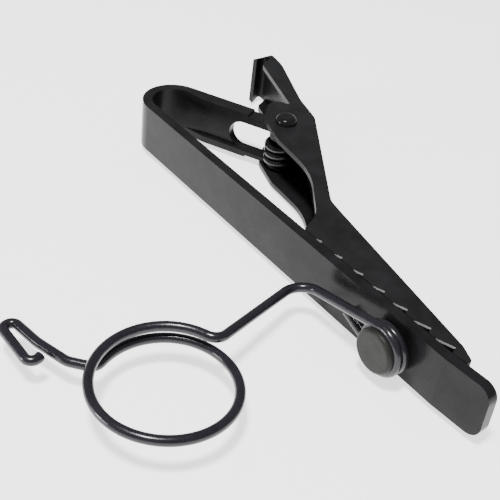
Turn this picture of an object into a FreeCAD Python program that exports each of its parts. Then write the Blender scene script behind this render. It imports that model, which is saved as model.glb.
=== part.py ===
import FreeCAD, Part

# Alligator tie clip with a swivelling wire ring that holds a lavalier microphone.
# All sizes in millimetres. Drawing frame: +X runs along the front bar from the U-bend to the tip,
# +Y runs from the bar towards the jaw lever, +Z is across the strip. The outer face of the bar
# lies on Y = 0. The finished pieces are moved so that the origin is under the centre of the clip.

import math
import os

# Strap: one strip of spring steel, bent into a V
STRAP_WIDTH = 5.0
STRAP_THICK = 1.0
BAR_END_X = 47.2
TIP_BEND_X = 42.5
TIP_BEND_DEG = 4.0
TIP_CORNER_R = 1.3
BEND_OUTER_R = 3.35
BEND_CENTRE_X = -0.1
LEG_DEG = 26.5
LEG_LENGTH = 11.5
FORK_WIDTH = 4.6
FORK_REACH = 4.0
SLOT_WIDTH = 3.0
SLOT_MID_Z = 2.15
SLOT_REACH = 6.2
RIM_DEPTH = 1.5
RIM_THICK = 0.7

# Hinge
PIN_X = 9.22
PIN_Y = 10.62
PIN_R = 0.75
PIN_RUNNING_GAP = 0.05
KNUCKLE_R = 1.5
PIN_HEAD_R = 1.1
PIN_HEAD_HIGH = 0.7
PIN_TAIL_R = 1.0
PIN_TAIL_HIGH = 0.3

# Jaw lever: pressed channel
SHEET = 0.5
TAB_END_X = -4.46
TAB_CORNER_R = 1.3
HINGE_OUTER_WIDTH = 5.7
JAW_OUTER_WIDTH = 5.0
TAPER_START_X = 11.0
TAPER_END_X = 24.0
JAW_GAP = 0.06
TOOTH_COUNT = 7
TOOTH_FIRST_X = 25.9
TOOTH_PITCH = 2.44
TOOTH_RAMP = 0.5
TOOTH_RAMP_GROWTH = 0.18
TOOTH_DEPTH = 0.2
TOOTH_DEPTH_GROWTH = 0.07
TOOTH_BACK = 0.25
NOSE_X = 43.85

# Torsion spring
SPRING_WIRE = 0.7
SPRING_MEAN_R = 1.55
SPRING_PITCH = 0.82
SPRING_TURNS = 3
SPRING_START_DEG = 220.0
SPRING_LEAN_DEG = 1.35
SPRING_TAB_LEG = 7.2
SPRING_STRAP_LEG = 6.8

# Wire microphone holder
HOLDER_WIRE = 0.86
RIVET_X = 37.4
EYE_MEAN_R = 2.0
EYE_PITCH = 0.9
EYE_CLEAR = 0.03
EYE_START_DEG = -111.0
EYE_STUB = 4.6
ARM_DROP_DEG = 12.9
ARM_LENGTH = 10.0
RING_X = 32.09
RING_Y = -18.21
RING_MEAN_R = 5.64
RING_PITCH = 1.22
RING_ENTRY_DEG = 115.0
RING_SWEEP_DEG = 448.0
RING_ENTRY_Z = 3.32
BEND_R = 1.1
ELBOW_R = 1.7

# Holder rivet
RIVET_POST_R = 1.5
RIVET_HEAD_R = 2.0
RIVET_HEAD_HIGH = 0.45
RIVET_TAIL_R = 1.8
RIVET_TAIL_HIGH = 0.35

MID_Z = STRAP_WIDTH / 2
LEG_COS = math.cos(math.radians(LEG_DEG))
LEG_SIN = math.sin(math.radians(LEG_DEG))


def vec(x, y, z=0.0):
    return FreeCAD.Vector(x, y, z)


def rounded_edges(corners, closed):
    """Lines through (point, radius) corners, with a tangent arc at each corner that has a radius."""
    count = len(corners)
    entries = []
    exits = []
    arcs = []
    for i, (point, radius) in enumerate(corners):
        end = not closed and i in (0, count - 1)
        if end or radius == 0:
            entries.append(point)
            exits.append(point)
            arcs.append(None)
            continue
        back = (corners[i - 1][0] - point).normalize()
        ahead = (corners[(i + 1) % count][0] - point).normalize()
        half = back.getAngle(ahead) / 2
        reach = radius / math.tan(half)
        start = point + back * reach
        finish = point + ahead * reach
        bisector = (back + ahead).normalize()
        middle = point + bisector * (radius / math.sin(half) - radius)
        entries.append(start)
        exits.append(finish)
        arcs.append(Part.Arc(start, middle, finish).toShape())
    edges = []
    last = count if closed else count - 1
    for i in range(count):
        if arcs[i]:
            edges.append(arcs[i])
        if i < last:
            a = exits[i]
            b = entries[(i + 1) % count]
            if a.distanceToPoint(b) > 1e-6:
                edges.append(Part.makeLine(a, b))
    return edges


def plate(corners, z_low, z_high):
    """A flat plate whose outline is given as (x, y, corner radius) in the XY plane."""
    points = [(vec(x, y, z_low), r) for x, y, r in corners]
    wire = Part.Wire(rounded_edges(points, True))
    return Part.Face(wire).extrude(vec(0, 0, z_high - z_low))


def cylinder(radius, length, base, axis):
    return Part.makeCylinder(radius, length, base, axis)


def domed_head(radius, height, base, axis):
    """A round head with a flat-topped dome, standing on base along axis."""
    head = Part.makeCylinder(radius, height, base, axis)
    top = [e for e in head.Edges if abs((e.CenterOfMass - base).dot(axis) - height) < 1e-6]
    return head.makeFillet(height * 0.75, top)


def tube(edges, diameter):
    """Round wire along a smooth chain of lines and arcs."""
    path = Part.Wire(edges)
    start = path.OrderedEdges[0]
    origin = start.valueAt(start.FirstParameter)
    heading = start.tangentAt(start.FirstParameter)
    far = start.valueAt(start.LastParameter)
    if path.OrderedVertexes[0].Point.distanceToPoint(origin) > 1e-6:
        origin = far
        heading = start.tangentAt(start.LastParameter) * -1
    section = Part.Wire(Part.makeCircle(diameter / 2, origin, heading))
    return path.makePipeShell([section], True, False)


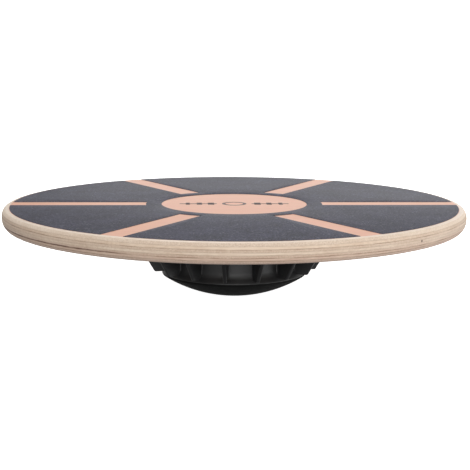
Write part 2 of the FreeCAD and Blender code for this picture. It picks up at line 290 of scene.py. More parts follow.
@dataclass(frozen=True)
class VeneerFinish:
    """Rotary-cut birch veneer, seen on the sanded and lacquered rim of the deck.

    Where the fibres run along the rim it shows fine streaks, and where they meet the rim it shows darker end
    grain with pores. Brown glue squeezes out at its faces, more in some places than in others.
    """

    name: str
    grain: Grain
    bottom: float
    top: float
    pale: str = "#e0cdb9"
    deep: str = "#c4ab95"
    end_grain: str = "#b39a86"
    glue: str = "#7d5b43"
    glue_below: float = 0.45
    glue_above: float = 0.45
    streak_deg: float = 0.0
    streak_half_deg: float = 0.0
    streak: float = 0.0
    streak_colour: str = "#4d2c22"
    knot: Optional[tuple[float, float, float]] = None
    knot_radius: float = 1.3 * MM
    knot_colour: str = "#4a3026"
    glue_reach: float = 0.55 * MM
    seed: float = 0.0

    def material(self) -> bpy.types.Material:
        """Builds the veneer's material."""
        material, tree, shader = blank_material(self.name)
        place = add_node(tree, "ShaderNodeTexCoord").outputs["Object"]
        turned_place = add_node(tree, "ShaderNodeMapping", {
            "Vector": place, "Rotation": (0.0, 0.0, math.radians(self.grain.value)),
            "Location": (self.seed, self.seed * 0.7, 0.0)}).outputs[0]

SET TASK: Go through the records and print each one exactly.

SOLVED EXERCISE:
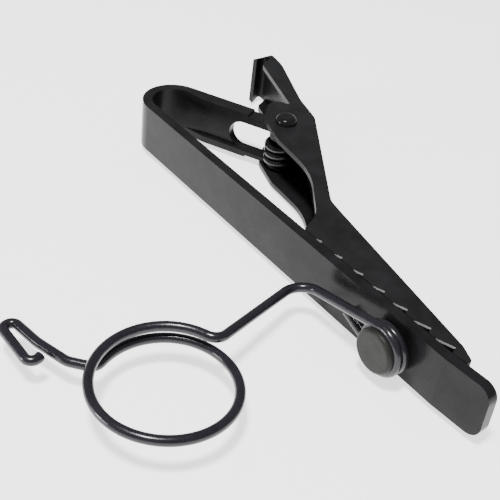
Turn this picture of an object into a FreeCAD Python program that exports each of its parts. Then write the Blender scene script behind this render. It imports that model, which is saved as model.glb.
=== part.py ===
import FreeCAD, Part

# Alligator tie clip with a swivelling wire ring that holds a lavalier microphone.
# All sizes in millimetres. Drawing frame: +X runs along the front bar from the U-bend to the tip,
# +Y runs from the bar towards the jaw lever, +Z is across the strip. The outer face of the bar
# lies on Y = 0. The finished pieces are moved so that the origin is under the centre of the clip.

import math
import os

# Strap: one strip of spring steel, bent into a V
STRAP_WIDTH = 5.0
STRAP_THICK = 1.0
BAR_END_X = 47.2
TIP_BEND_X = 42.5
TIP_BEND_DEG = 4.0
TIP_CORNER_R = 1.3
BEND_OUTER_R = 3.35
BEND_CENTRE_X = -0.1
LEG_DEG = 26.5
LEG_LENGTH = 11.5
FORK_WIDTH = 4.6
FORK_REACH = 4.0
SLOT_WIDTH = 3.0
SLOT_MID_Z = 2.15
SLOT_REACH = 6.2
RIM_DEPTH = 1.5
RIM_THICK = 0.7

# Hinge
PIN_X = 9.22
PIN_Y = 10.62
PIN_R = 0.75
PIN_RUNNING_GAP = 0.05
KNUCKLE_R = 1.5
PIN_HEAD_R = 1.1
PIN_HEAD_HIGH = 0.7
PIN_TAIL_R = 1.0
PIN_TAIL_HIGH = 0.3

# Jaw lever: pressed channel
SHEET = 0.5
TAB_END_X = -4.46
TAB_CORNER_R = 1.3
HINGE_OUTER_WIDTH = 5.7
JAW_OUTER_WIDTH = 5.0
TAPER_START_X = 11.0
TAPER_END_X = 24.0
JAW_GAP = 0.06
TOOTH_COUNT = 7
TOOTH_FIRST_X = 25.9
TOOTH_PITCH = 2.44
TOOTH_RAMP = 0.5
TOOTH_RAMP_GROWTH = 0.18
TOOTH_DEPTH = 0.2
TOOTH_DEPTH_GROWTH = 0.07
TOOTH_BACK = 0.25
NOSE_X = 43.85

# Torsion spring
SPRING_WIRE = 0.7
SPRING_MEAN_R = 1.55
SPRING_PITCH = 0.82
SPRING_TURNS = 3
SPRING_START_DEG = 220.0
SPRING_LEAN_DEG = 1.35
SPRING_TAB_LEG = 7.2
SPRING_STRAP_LEG = 6.8

# Wire microphone holder
HOLDER_WIRE = 0.86
RIVET_X = 37.4
EYE_MEAN_R = 2.0
EYE_PITCH = 0.9
EYE_CLEAR = 0.03
EYE_START_DEG = -111.0
EYE_STUB = 4.6
ARM_DROP_DEG = 12.9
ARM_LENGTH = 10.0
RING_X = 32.09
RING_Y = -18.21
RING_MEAN_R = 5.64
RING_PITCH = 1.22
RING_ENTRY_DEG = 115.0
RING_SWEEP_DEG = 448.0
RING_ENTRY_Z = 3.32
BEND_R = 1.1
ELBOW_R = 1.7

# Holder rivet
RIVET_POST_R = 1.5
RIVET_HEAD_R = 2.0
RIVET_HEAD_HIGH = 0.45
RIVET_TAIL_R = 1.8
RIVET_TAIL_HIGH = 0.35

MID_Z = STRAP_WIDTH / 2
LEG_COS = math.cos(math.radians(LEG_DEG))
LEG_SIN = math.sin(math.radians(LEG_DEG))


def vec(x, y, z=0.0):
    return FreeCAD.Vector(x, y, z)


def rounded_edges(corners, closed):
    """Lines through (point, radius) corners, with a tangent arc at each corner that has a radius."""
    count = len(corners)
    entries = []
    exits = []
    arcs = []
    for i, (point, radius) in enumerate(corners):
        end = not closed and i in (0, count - 1)
        if end or radius == 0:
            entries.append(point)
            exits.append(point)
            arcs.append(None)
            continue
        back = (corners[i - 1][0] - point).normalize()
        ahead = (corners[(i + 1) % count][0] - point).normalize()
        half = back.getAngle(ahead) / 2
        reach = radius / math.tan(half)
        start = point + back * reach
        finish = point + ahead * reach
        bisector = (back + ahead).normalize()
        middle = point + bisector * (radius / math.sin(half) - radius)
        entries.append(start)
        exits.append(finish)
        arcs.append(Part.Arc(start, middle, finish).toShape())
    edges = []
    last = count if closed else count - 1
    for i in range(count):
        if arcs[i]:
            edges.append(arcs[i])
        if i < last:
            a = exits[i]
            b = entries[(i + 1) % count]
            if a.distanceToPoint(b) > 1e-6:
                edges.append(Part.makeLine(a, b))
    return edges


def plate(corners, z_low, z_high):
    """A flat plate whose outline is given as (x, y, corner radius) in the XY plane."""
    points = [(vec(x, y, z_low), r) for x, y, r in corners]
    wire = Part.Wire(rounded_edges(points, True))
    return Part.Face(wire).extrude(vec(0, 0, z_high - z_low))


def cylinder(radius, length, base, axis):
    return Part.makeCylinder(radius, length, base, axis)


def domed_head(radius, height, base, axis):
    """A round head with a flat-topped dome, standing on base along axis."""
    head = Part.makeCylinder(radius, height, base, axis)
    top = [e for e in head.Edges if abs((e.CenterOfMass - base).dot(axis) - height) < 1e-6]
    return head.makeFillet(height * 0.75, top)


def tube(edges, diameter):
    """Round wire along a smooth chain of lines and arcs."""
    path = Part.Wire(edges)
    start = path.OrderedEdges[0]
    origin = start.valueAt(start.FirstParameter)
    heading = start.tangentAt(start.FirstParameter)
    far = start.valueAt(start.LastParameter)
    if path.OrderedVertexes[0].Point.distanceToPoint(origin) > 1e-6:
        origin = far
        heading = start.tangentAt(start.LastParameter) * -1
    section = Part.Wire(Part.makeCircle(diameter / 2, origin, heading))
    return path.makePipeShell([section], True, False)


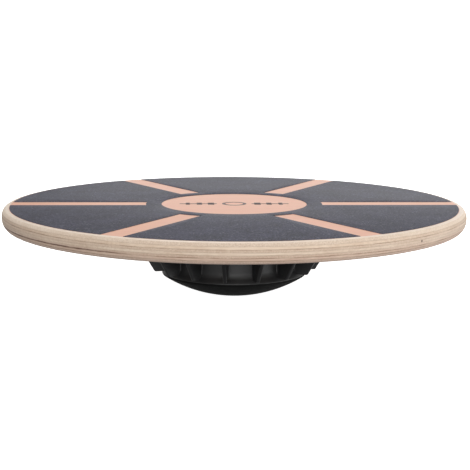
Write part 2 of the FreeCAD and Blender code for this picture. It picks up at line 290 of scene.py. More parts follow.
@dataclass(frozen=True)
class VeneerFinish:
    """Rotary-cut birch veneer, seen on the sanded and lacquered rim of the deck.

    Where the fibres run along the rim it shows fine streaks, and where they meet the rim it shows darker end
    grain with pores. Brown glue squeezes out at its faces, more in some places than in others.
    """

    name: str
    grain: Grain
    bottom: float
    top: float
    pale: str = "#e0cdb9"
    deep: str = "#c4ab95"
    end_grain: str = "#b39a86"
    glue: str = "#7d5b43"
    glue_below: float = 0.45
    glue_above: float = 0.45
    streak_deg: float = 0.0
    streak_half_deg: float = 0.0
    streak: float = 0.0
    streak_colour: str = "#4d2c22"
    knot: Optional[tuple[float, float, float]] = None
    knot_radius: float = 1.3 * MM
    knot_colour: str = "#4a3026"
    glue_reach: float = 0.55 * MM
    seed: float = 0.0

    def material(self) -> bpy.types.Material:
        """Builds the veneer's material."""
        material, tree, shader = blank_material(self.name)
        place = add_node(tree, "ShaderNodeTexCoord").outputs["Object"]
        turned_place = add_node(tree, "ShaderNodeMapping", {
            "Vector": place, "Rotation": (0.0, 0.0, math.radians(self.grain.value)),
            "Location": (self.seed, self.seed * 0.7, 0.0)}).outputs[0]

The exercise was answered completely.